>> BEGIN
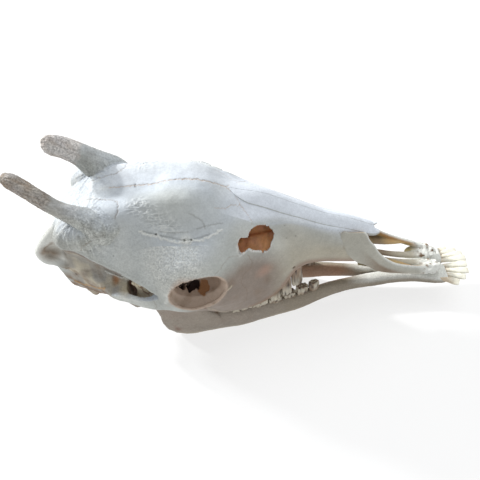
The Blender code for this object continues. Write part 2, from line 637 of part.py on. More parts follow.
def jaw_body(side):
    rings = []
    for x in stations_of(JAW_BODY, JAW_RINGS):
        y, low, high, half = rail_at(JAW_BODY, x)
        centre = np.array((x, side * y, (low + high) / 2))
        rise = np.array((0, 0, (high - low) / 2))
        rings.append(ellipse(centre, np.array((0, half, 0)), rise, JAW_SIDES, JAW_SQUARENESS))
    return loft("jaw_body", rings, JAW_BONE)


def jaw_branch(side):
    rings = []
    for z in stations_of(JAW_BRANCH, BRANCH_RINGS):
        rear, front, y, half = rail_at(JAW_BRANCH, z)
        centre = np.array(((rear + front) / 2, side * y, z))
        length = np.array(((front - rear) / 2, 0, 0))
        rings.append(ellipse(centre, length, np.array((0, half, 0)), BRANCH_SIDES, JAW_SQUARENESS))
    return loft("jaw_branch", rings, JAW_BONE)


def jaw_bone(side):
    body = union(jaw_body(side), [
        jaw_branch(side),
        tube("coronoid", CORONOID, side, (1, 0, 0)),
        tube("condyle_neck", CONDYLE_NECK, side, (1, 0, 0)),
        ellipsoid("condyle", JAW_CONDYLE, side),
    ])
    return rounded(body, JAW_TRIANGLES)


def add_teeth_and_flats(body, side):
    """Sets the teeth in the jaw, parts its halves on the midline and cuts the flats that it lies on."""
    rng = random.Random(23 + side)
    union(body, cheek_teeth(side, LOWER_TEETH, LOWER_ROW, LOWER_ROOTS, LOWER_TIPS, rng) + front_teeth(side))
    table = box("table", (-EVERYTHING, -EVERYTHING, -EVERYTHING), (EVERYTHING, EVERYTHING, 0))
    cut(body, [half_space(side, SYMPHYSIS_START, EVERYTHING), table])
    return keep_largest(body)


def settle(obj):
    """Moves a bone so that the origin is the point of the table under the skull's middle."""
    obj.data.transform(Matrix.Translation(Vector((-MIDDLE[0], -MIDDLE[1], 0)) * MM))


def main():
    clear_scene()
    nodes = {}
    sockets = []
    for side, word in ((RIGHT, "right"), (LEFT, "left")):
        horn, nasal, jaw = ossicone(side), nasal_bone(side), jaw_bone(side)
        front = premaxilla(side, socket_for(nasal))
        sockets += [socket_for(horn), socket_for(nasal), socket_for(front), socket_for(jaw, JAW_JOINT_GAP)]
        add_teeth_and_flats(jaw, side)
        for name, obj in (("ossicone", horn), ("nasal", nasal), ("premaxilla", front), ("mandible", jaw)):
            nodes[f"{name}_{word}"] = obj
    nodes["cranium"] = cranium(sockets)
    for name, obj in nodes.items():
        settle(obj)
        obj.name = name
        obj.data.name = name
        obj.data.shade_smooth()
        obj.data.set_sharp_from_angle(angle=math.radians(SHARP_ANGLE))


main()
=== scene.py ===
"""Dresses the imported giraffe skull: finer bones with relief, pits, sutures and stains, single teeth, and the
camera, light and floor of the photograph.

Sizes are in millimetres until a bone is settled into the frame: X from the back of the braincase, Y to the
animal's left from the midline, Z from the table. A half width is a Y without its sign.
"""

import math
import random

import bmesh
import bpy
import numpy as np
from mathutils import Matrix, Vector


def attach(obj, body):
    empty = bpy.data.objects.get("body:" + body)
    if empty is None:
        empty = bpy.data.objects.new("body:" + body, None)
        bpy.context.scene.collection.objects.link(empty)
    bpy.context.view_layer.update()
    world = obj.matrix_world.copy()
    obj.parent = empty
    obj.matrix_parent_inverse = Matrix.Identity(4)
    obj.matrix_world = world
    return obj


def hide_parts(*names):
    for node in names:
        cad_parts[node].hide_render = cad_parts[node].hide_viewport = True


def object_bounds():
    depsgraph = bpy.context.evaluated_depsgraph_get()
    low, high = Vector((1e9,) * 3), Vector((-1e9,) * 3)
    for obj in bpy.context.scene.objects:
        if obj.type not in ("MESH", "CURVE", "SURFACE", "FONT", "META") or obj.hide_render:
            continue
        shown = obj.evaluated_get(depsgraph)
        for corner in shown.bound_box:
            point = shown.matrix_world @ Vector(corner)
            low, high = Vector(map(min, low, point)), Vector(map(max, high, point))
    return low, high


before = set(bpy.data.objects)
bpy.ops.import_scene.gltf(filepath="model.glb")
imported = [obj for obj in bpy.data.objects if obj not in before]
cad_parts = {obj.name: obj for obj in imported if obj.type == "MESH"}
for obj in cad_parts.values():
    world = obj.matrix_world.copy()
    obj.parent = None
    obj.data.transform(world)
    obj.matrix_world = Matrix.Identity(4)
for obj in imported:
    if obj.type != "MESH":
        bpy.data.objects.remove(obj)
cad_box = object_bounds()

MM = 0.001
SUTURE_GAP = 0.3
# The point of the table under the middle of the skull's bounding box, which becomes the origin.
MIDDLE = (316.4, 0.0, 0.0)
RIGHT = -1
LEFT = 1
WORDS = {RIGHT: "right", LEFT: "left"}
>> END
-- Aim of the task --
Write the data out again in full and exactly.

-- Solved exercise --
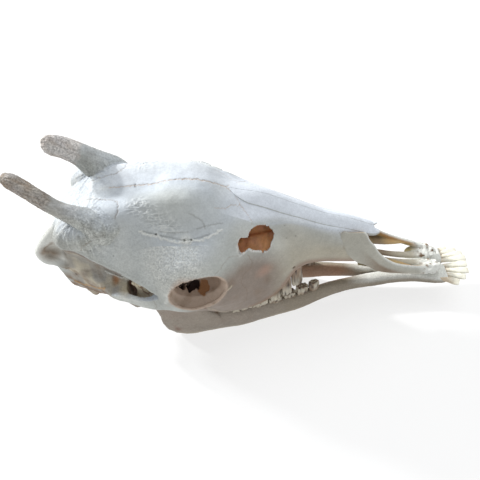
The Blender code for this object continues. Write part 2, from line 637 of part.py on. More parts follow.
def jaw_body(side):
    rings = []
    for x in stations_of(JAW_BODY, JAW_RINGS):
        y, low, high, half = rail_at(JAW_BODY, x)
        centre = np.array((x, side * y, (low + high) / 2))
        rise = np.array((0, 0, (high - low) / 2))
        rings.append(ellipse(centre, np.array((0, half, 0)), rise, JAW_SIDES, JAW_SQUARENESS))
    return loft("jaw_body", rings, JAW_BONE)


def jaw_branch(side):
    rings = []
    for z in stations_of(JAW_BRANCH, BRANCH_RINGS):
        rear, front, y, half = rail_at(JAW_BRANCH, z)
        centre = np.array(((rear + front) / 2, side * y, z))
        length = np.array(((front - rear) / 2, 0, 0))
        rings.append(ellipse(centre, length, np.array((0, half, 0)), BRANCH_SIDES, JAW_SQUARENESS))
    return loft("jaw_branch", rings, JAW_BONE)


def jaw_bone(side):
    body = union(jaw_body(side), [
        jaw_branch(side),
        tube("coronoid", CORONOID, side, (1, 0, 0)),
        tube("condyle_neck", CONDYLE_NECK, side, (1, 0, 0)),
        ellipsoid("condyle", JAW_CONDYLE, side),
    ])
    return rounded(body, JAW_TRIANGLES)


def add_teeth_and_flats(body, side):
    """Sets the teeth in the jaw, parts its halves on the midline and cuts the flats that it lies on."""
    rng = random.Random(23 + side)
    union(body, cheek_teeth(side, LOWER_TEETH, LOWER_ROW, LOWER_ROOTS, LOWER_TIPS, rng) + front_teeth(side))
    table = box("table", (-EVERYTHING, -EVERYTHING, -EVERYTHING), (EVERYTHING, EVERYTHING, 0))
    cut(body, [half_space(side, SYMPHYSIS_START, EVERYTHING), table])
    return keep_largest(body)


def settle(obj):
    """Moves a bone so that the origin is the point of the table under the skull's middle."""
    obj.data.transform(Matrix.Translation(Vector((-MIDDLE[0], -MIDDLE[1], 0)) * MM))


def main():
    clear_scene()
    nodes = {}
    sockets = []
    for side, word in ((RIGHT, "right"), (LEFT, "left")):
        horn, nasal, jaw = ossicone(side), nasal_bone(side), jaw_bone(side)
        front = premaxilla(side, socket_for(nasal))
        sockets += [socket_for(horn), socket_for(nasal), socket_for(front), socket_for(jaw, JAW_JOINT_GAP)]
        add_teeth_and_flats(jaw, side)
        for name, obj in (("ossicone", horn), ("nasal", nasal), ("premaxilla", front), ("mandible", jaw)):
            nodes[f"{name}_{word}"] = obj
    nodes["cranium"] = cranium(sockets)
    for name, obj in nodes.items():
        settle(obj)
        obj.name = name
        obj.data.name = name
        obj.data.shade_smooth()
        obj.data.set_sharp_from_angle(angle=math.radians(SHARP_ANGLE))


main()
=== scene.py ===
"""Dresses the imported giraffe skull: finer bones with relief, pits, sutures and stains, single teeth, and the
camera, light and floor of the photograph.

Sizes are in millimetres until a bone is settled into the frame: X from the back of the braincase, Y to the
animal's left from the midline, Z from the table. A half width is a Y without its sign.
"""

import math
import random

import bmesh
import bpy
import numpy as np
from mathutils import Matrix, Vector


def attach(obj, body):
    empty = bpy.data.objects.get("body:" + body)
    if empty is None:
        empty = bpy.data.objects.new("body:" + body, None)
        bpy.context.scene.collection.objects.link(empty)
    bpy.context.view_layer.update()
    world = obj.matrix_world.copy()
    obj.parent = empty
    obj.matrix_parent_inverse = Matrix.Identity(4)
    obj.matrix_world = world
    return obj


def hide_parts(*names):
    for node in names:
        cad_parts[node].hide_render = cad_parts[node].hide_viewport = True


def object_bounds():
    depsgraph = bpy.context.evaluated_depsgraph_get()
    low, high = Vector((1e9,) * 3), Vector((-1e9,) * 3)
    for obj in bpy.context.scene.objects:
        if obj.type not in ("MESH", "CURVE", "SURFACE", "FONT", "META") or obj.hide_render:
            continue
        shown = obj.evaluated_get(depsgraph)
        for corner in shown.bound_box:
            point = shown.matrix_world @ Vector(corner)
            low, high = Vector(map(min, low, point)), Vector(map(max, high, point))
    return low, high


before = set(bpy.data.objects)
bpy.ops.import_scene.gltf(filepath="model.glb")
imported = [obj for obj in bpy.data.objects if obj not in before]
cad_parts = {obj.name: obj for obj in imported if obj.type == "MESH"}
for obj in cad_parts.values():
    world = obj.matrix_world.copy()
    obj.parent = None
    obj.data.transform(world)
    obj.matrix_world = Matrix.Identity(4)
for obj in imported:
    if obj.type != "MESH":
        bpy.data.objects.remove(obj)
cad_box = object_bounds()

MM = 0.001
SUTURE_GAP = 0.3
# The point of the table under the middle of the skull's bounding box, which becomes the origin.
MIDDLE = (316.4, 0.0, 0.0)
RIGHT = -1
LEFT = 1
WORDS = {RIGHT: "right", LEFT: "left"}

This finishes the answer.